Their idea of scene reinforcing led to the creation of a compilation series featuring many of the bands Biesinger and Demers have met on the road. The first compilation, Pentagon Black No. 1, was released in 2016 and featured 23 songs from groups spread out across the country. The release, and those that followed, have been released as digital downloads coupled with original artwork in the form of a 20”x30” newsprint poster or a postcard.

Pentagon Black No. 4 was released today as part of the band’s presence at Flourish Festival 2018 and features 19 tracks, each recorded via cellphone, an idea first used on Pentagon Black No. 3 as a way of placing all the artists on equal ground while adding to the project’s unique overall aesthetic.
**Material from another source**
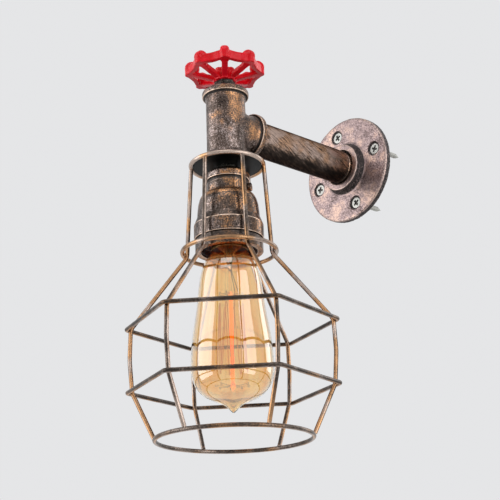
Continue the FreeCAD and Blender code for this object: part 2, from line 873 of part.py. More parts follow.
def glass_side(inset):
    """Side of the envelope from the end of the cap to its tip, moved inwards by the inset."""
    tip = bulb_tip_depth
    side = [(bulb_neck_r, 0), (bulb_shoulder_r, bulb_shoulder_depth), (bulb_taper_r, bulb_taper_depth),
            (bulb_swell_r, bulb_swell_depth), (bulb_r, bulb_widest_depth),
            (bulb_belly_r, tip - bulb_belly_rise), (bulb_turn_r, tip - bulb_turn_rise),
            (bulb_nose_r, tip - bulb_nose_rise), (bulb_point_r, tip - bulb_point_rise),
            (bulb_pip_r, tip - bulb_pip_rise), (bulb_tip_r, tip)]
    points = []
    for r, depth in side:
        lift = inset * (1 - r / bulb_r) if depth > bulb_widest_depth else 0
        points.append(Vector(r - inset, 0, bulb_cap_end - depth + lift))
    return points


def bulb_glass():
    """Pointed glass envelope of even wall."""
    neck_top = bulb_cap_end + bulb_neck_in_cap
    tip_z = bulb_cap_end - bulb_tip_depth - bulb_tip_round
    sides = []
    for inset in (0, glass_wall):
        curve = Part.BSplineCurve()
        curve.interpolate(glass_side(inset))
        sides.append(curve.toShape())
    outer, inner = glass_side(0), glass_side(glass_wall)
    tip, inner_tip = Vector(0, 0, tip_z), Vector(0, 0, tip_z + glass_wall)
    outer_top = Vector(outer[0].x, 0, neck_top)
    inner_top = Vector(inner[0].x, 0, neck_top)
    edges = [Part.makeLine(outer_top, outer[0]), sides[0], Part.makeLine(outer[-1], tip),
             Part.makeLine(tip, inner_tip), Part.makeLine(inner_tip, inner[-1]),
             sides[1], Part.makeLine(inner[0], inner_top), Part.makeLine(inner_top, outer_top)]
    face = Part.Face(Part.Wire(Part.sortEdges(edges)[0]))
    return face.revolve(Vector(0, 0, 0), UP, 360)


def mount_button_points(z):
    half = mount_button_half_height
    return [(mount_rod_r, z + half), (mount_rod_r + mount_button, z), (mount_rod_r, z - half)]


def bulb_stem():
    """Glass mount: a flare sealed in the neck, a pinched press and a long rod with two buttons."""
    flare_z = bulb_cap_end + bulb_neck_in_cap
    flare_r = bulb_neck_r - glass_wall - thread_gap
    rod_end = bulb_cap_end - bulb_tip_depth + mount_rod_end_rise
    side = [(0, flare_z), (flare_r, flare_z), (flare_r - mount_flare_slope, flare_z - mount_flare_slope),
            (mount_r, flare_z - mount_flare_height), (mount_r, bulb_cap_end - mount_press_depth),
            (mount_rod_r, bulb_cap_end - mount_rod_start_depth)]
    side += mount_button_points(filament_top_z) + mount_button_points(filament_bottom_z)
    return turned(side + [(mount_rod_r, rod_end), (0, rod_end)])


def filament_corners():
    """Points that the filament passes, down and up round the mount, from end to end."""
    step = (360.0 - filament_opening) / filament_legs
    corners = [around(filament_top_r, 0, filament_top_z)]
    for i in range(filament_legs):
        corners.append(around(filament_bottom_r, step * (i + 0.5), filament_bottom_z))
        corners.append(around(filament_top_r, step * (i + 1), filament_top_z))
    return corners


def filament():
    """One thin wire that zigzags between the upper and lower hooks, open at its two ends."""
    corners = filament_corners()
    pieces = [straight_wire(a, b, filament_r) for a, b in zip(corners, corners[1:])]
    pieces += [Part.makeSphere(filament_r, corner) for corner in corners[1:-1]]
    return fused(pieces)


def filament_supports():
    """Hooks from the glass rod's buttons to each inner corner of the filament."""
    hooks = []
    for corner in filament_corners()[1:-1]:
        out = Vector(corner.x, corner.y, 0).normalize()
        start = out * (mount_rod_r + mount_button + thread_gap) + Vector(0, 0, corner.z)
        end = corner - out * (filament_r + thread_gap)
        hooks.append(straight_wire(start, end, hook_r))
    return Part.makeCompound(hooks)


def filament_leads():
    """Two stiff wires from below the glass press to the filament's ends."""
    wires = []
    corners = filament_corners()
    for corner in (corners[0], corners[-1]):
        out = Vector(corner.x, corner.y, 0).normalize()
        start = out * lead_in_start_r + Vector(0, 0, bulb_cap_end - lead_in_depth)
        along = (corner - start).normalize()
        wires.append(straight_wire(start, corner - along * (filament_r + thread_gap), hook_r))
    return Part.makeCompound(wires)


# ---------------------------------------------------------------- wiring


def lead_wire(side):
    """Insulated wire from a terminal, up the threaded tube and along the pipe."""
    terminal = insulator_top + terminal_height
    inner = side * lead_spacing
    block = arm_reach + connector_y
    points = [Vector(side * terminal_offset, 0, terminal),
              Vector(side * terminal_offset, 0, terminal + lead_rise),
              Vector(inner, 0, tube_end - lead_rise / 2), Vector(inner, 0, 0),
              Vector(inner, block - 2 * lead_spread, 0), Vector(side * clamp_spacing, block - lead_spread, 0),
              Vector(side * clamp_spacing, block, 0)]
    path = bent_path(points, [lead_rise, lead_rise, lead_bend_r, 2 * lead_bend_r, 2 * lead_bend_r])
    return swept_wire(path, lead_r)


def lead_wires():
    return Part.makeCompound([lead_wire(-1), lead_wire(1)])


def clamp_bar(side, radius):
    """Bar along the connector block at one of its two ways."""
    start = Vector(side * clamp_spacing, connector_y, 0)
    return Part.makeCylinder(radius, connector_length, start, Vector(0, 1, 0))


def clamp_screw_holes(side, radius, low):
    top = connector_height - connector_drop
    screws = []
    for share in clamp_screw_shares:
        place = Vector(side * clamp_spacing, connector_y + share * connector_length, low)
        screws.append(Part.makeCylinder(radius, top - low, place))
    return screws


def connector_block():
    block = Part.makeBox(connector_width, connector_length, connector_height,
                         Vector(-connector_width / 2, connector_y, -connector_drop))
    cuts = []
    for side in (-1, 1):
        cuts.append(clamp_bar(side, clamp_r + thread_gap))
        cuts += clamp_screw_holes(side, clamp_screw_r + thread_gap, 0)
    return block.cut(cuts)


def connector_clamps():
    """Two brass ways, each with two clamp screws standing in the block's holes."""
    ways = []
    for side in (-1, 1):
        bar = clamp_bar(side, clamp_r).cut(clamp_bar(side, clamp_bore_r))
        ways.append(fused([bar] + clamp_screw_holes(side, clamp_screw_r, clamp_screw_low)))
    return Part.makeCompound(ways)


# ---------------------------------------------------------------- build

os.makedirs("parts", exist_ok=True)

save("wall_flange", wall_flange())
save("wall_screws", wall_screws())
save("arm_pipe", arm_pipe())
save("connector_block", connector_block())
save("connector_clamps", connector_clamps())

lamp_pieces = {
    "pipe_tee": pipe_tee,
    "top_bushing": top_bushing,
    "packing_nut": packing_nut,
    "valve_stem": valve_stem,
    "handwheel": handwheel,
    "wheel_washer": wheel_washer,
    "wheel_nut": wheel_nut,
    "bottom_bushing": bottom_bushing,
    "threaded_tube": threaded_tube,
    "tube_locknuts": tube_locknuts,
    "cage_disc": cage_disc,
    "socket_cap": socket_cap,
    "socket_collar": socket_collar,
    "socket_shell": socket_shell,
    "shade_ring": shade_ring,
    "retaining_ring": retaining_ring,
    "socket_insulator": socket_insulator,
    "contact_shell": contact_shell,
    "centre_contact": centre_contact,
    "terminal_screws": terminal_screws,
    "socket_lock_screw": socket_lock_screw,
    "bulb_contact": bulb_contact,
    "bulb_insulator": bulb_insulator,
    "bulb_cap": bulb_cap,
    "bulb_glass": bulb_glass,
    "bulb_stem": bulb_stem,
    "filament_supports": filament_supports,
    "filament_leads": filament_leads,
    "filament": filament,
    "lead_wires": lead_wires,
}
for name, make in lamp_pieces.items():
    save(name, make(), lamp_axis)

save("cage_top_ring", cage_ring(top_ring_r, top_ring_z), lamp_axis)
save("cage_middle_ring", cage_ring(middle_ring_r, middle_ring_z), lamp_axis)
save("cage_bottom_ring", cage_ring(bottom_ring_r, bottom_ring_z), lamp_axis)
save("cage_upper_hexagon", cage_hexagon(upper_hexagon_r, upper_hexagon_z), lamp_axis)
save("cage_lower_hexagon", cage_hexagon(lower_hexagon_r, lower_hexagon_z), lamp_axis)
for number, rod in enumerate(turn_copies(cage_rod(), rod_count, rod_turn), start=1):
    save("cage_rod_" + str(number), rod, lamp_axis)
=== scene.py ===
import math

import bmesh
import bpy
import numpy as np
from mathutils import Matrix, Vector


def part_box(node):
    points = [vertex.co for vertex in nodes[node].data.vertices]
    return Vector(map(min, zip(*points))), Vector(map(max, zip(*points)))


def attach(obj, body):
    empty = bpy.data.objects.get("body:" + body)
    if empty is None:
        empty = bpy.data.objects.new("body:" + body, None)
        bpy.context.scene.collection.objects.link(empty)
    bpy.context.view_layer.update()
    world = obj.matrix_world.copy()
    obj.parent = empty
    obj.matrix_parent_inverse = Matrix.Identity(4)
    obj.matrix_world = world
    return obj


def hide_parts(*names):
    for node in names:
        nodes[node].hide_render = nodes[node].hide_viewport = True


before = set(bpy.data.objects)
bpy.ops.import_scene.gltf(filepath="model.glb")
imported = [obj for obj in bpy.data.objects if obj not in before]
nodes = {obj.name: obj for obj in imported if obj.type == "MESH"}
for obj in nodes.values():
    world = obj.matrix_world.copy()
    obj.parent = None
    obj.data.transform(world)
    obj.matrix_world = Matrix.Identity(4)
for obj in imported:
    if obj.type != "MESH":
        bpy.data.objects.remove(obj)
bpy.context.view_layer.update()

MM = 0.001
ARM_REACH = 136.0
LAMP_AXIS = Vector((0, -ARM_REACH, 0))
FINISH = {}

# ---- node trees


class Value:
    """A node's socket that takes part in Python arithmetic."""

    def __init__(self, owner, socket):
        self.owner = owner
        self.socket = socket

    def __add__(self, other):
        return self.owner.math("ADD", self, other)

    __radd__ = __add__

    def __sub__(self, other):
        return self.owner.math("SUBTRACT", self, other)

    def __rsub__(self, other):
        return self.owner.math("SUBTRACT", other, self)

    def __mul__(self, other):
        return self.owner.math("MULTIPLY", self, other)

    def __rtruediv__(self, other):
        return self.owner.math("DIVIDE", other, self)

    def __abs__(self):
        return self.owner.math("ABSOLUTE", self)

    def step(self, low, high, start=0.0, end=1.0):
        """Smooth ramp from start to end while the value goes from low to high."""
        return self.owner.add("ShaderNodeMapRange", {0: self, 1: low, 2: high, 3: start, 4: end},
                              interpolation_type="SMOOTHSTEP")


class NodeTree:
    """A node tree that is built in Python."""

    def __init__(self, tree):
        self.tree = tree

    def put(self, node, inputs):
        """Links or sets the inputs of a node."""
        for key, value in inputs.items():
            if isinstance(value, Value):
                value = value.socket
            if isinstance(value, bpy.types.NodeSocket):
                self.tree.links.new(value, node.inputs[key])
            else:
                node.inputs[key].default_value = value

    def add(self, kind, inputs=None, output=0, **settings):
        """Adds a node: its settings first, then the values or links of its sockets."""
        node = self.tree.nodes.new(kind)
        for key, value in settings.items():
            setattr(node, key, value)
        self.put(node, inputs or {})
        return Value(self, node.outputs[output])

    def math(self, operation, *values):
        return self.add("ShaderNodeMath", dict(enumerate(values)), operation=operation)


class Finish(NodeTree):
    """A material, its principled shader and the nodes that feed it."""

    def __init__(self, name, **constants):
        FINISH[name] = bpy.data.materials.new(name)
        FINISH[name].use_nodes = True
        super().__init__(FINISH[name].node_tree)
        self.tree.nodes.clear()
        self.shader = self.tree.nodes.new("ShaderNodeBsdfPrincipled")
        self.put(self.tree.nodes.new("ShaderNodeOutputMaterial"), {"Surface": self.shader.outputs[0]})
        self.place = self.add("ShaderNodeTexCoord", output="Object")
        self.paint(**constants)

    def paint(self, **sockets):
        """Sets or links the shader's sockets, each by its own name in small letters."""
        self.put(self.shader, {key.replace("_", " ").title().replace("Ior", "IOR"): value
                               for key, value in sockets.items()})

    def noise(self, size, detail=2.0, roughness=0.5, vector=None):
        """Noise whose lumps are about size millimetres across."""
        place = vector or self.place
        return self.add("ShaderNodeTexNoise", {
            "Vector": place, "Scale": 1 / (size * MM), "Detail": detail, "Roughness": roughness})

    def axis(self, letter):
        """Place along the axis X, Y or Z in metres."""
        return self.add("ShaderNodeSeparateXYZ", {0: self.place}, letter)

    def mix(self, factor, a, b):
        return self.add("ShaderNodeMix", {0: factor, 6: a, 7: b}, 2, data_type="RGBA")

    def attribute(self, name):
        return self.add("ShaderNodeAttribute", output="Fac", attribute_name=name)

    def bump(self, height, distance, strength=1.0):
        return self.add("ShaderNodeBump", {"Strength": strength, "Distance": distance * MM, "Height": height})


# ---- finishes


def rgb(red, green, blue):
    return (red, green, blue, 1.0)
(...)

“We felt the one-take, no-edits phone recording thing was something worth repeating,” said Biesinger. “It puts all our favourite creative types in space they’re familiar with but not invested in, and given that absolutely minimal cost of entry, they feel they can experiment in a low-to-zero risk environment. Like, Steph Yates (formerly of Esther Grey in Guelph) applies her melancholic lyricism to an original Bossa Nova song of hers for the first time. Vancouver’s Fashionism probably had to put their phone in the oven to get the sweat out of it post-recording. And Special Costello just sang about love to his phone while driving around outside Halifax. These are not studio tracks so much as experiments, diaries, and notes to selves. And it’s thrilling to think that there’s no way to hear it unless you actually interact with one of the bands and get a postcard in your hand.”

Lisa Czech (who did the artwork for No. 3) did the artwork again this time around, and thematically the two are connected,” said Demers. “Pentagon Black No. 4 seems to visually finish the thought that was started with the last one. The other thing that is really fun about compilations three and four is that because everyone recorded using the same medium, it sounds as though every artist recorded in the same room, despite being provinces apart from each other.”

The fourth compilation in this series will be available this weekend at Flourish Festival and includes tracks from Property//, Klarka Weinwurm, USSE and several others.

In addition to a live performance and the release of a new compilation, The Famines will also be exhibiting a collection of artwork from both the Pentagon Black series of releases as well as the band’s own discography released under the Pentagon Black label.

“The art show element of our time at Flourish is going to be a representation of the body of work that The Famines have produced under Pentagon Black,” said Demers. “This includes all four compilations, as well as some Famines singles, possibly a PRIORS record, and a very rare Pentagon Black release that I’m the only person in the world that owns….not to be too cryptic.”

The exhibition will include a total of ten pieces including work by Biesinger, Hamilton, ON tattoo artist Sweet Dave and Montreal-born artist Lisa Czech. The show will also include download codes for all corresponding releases.

The Famines play Saturday afternoon along with Motherhood, Whoop-Szo, Klarka Weinwurm and The Lonely Parade at Shiftwork Studio, where the art exhibit will also be on display. As an added bonus, everyone in attendance will receive a copy of the new compilation. See you there.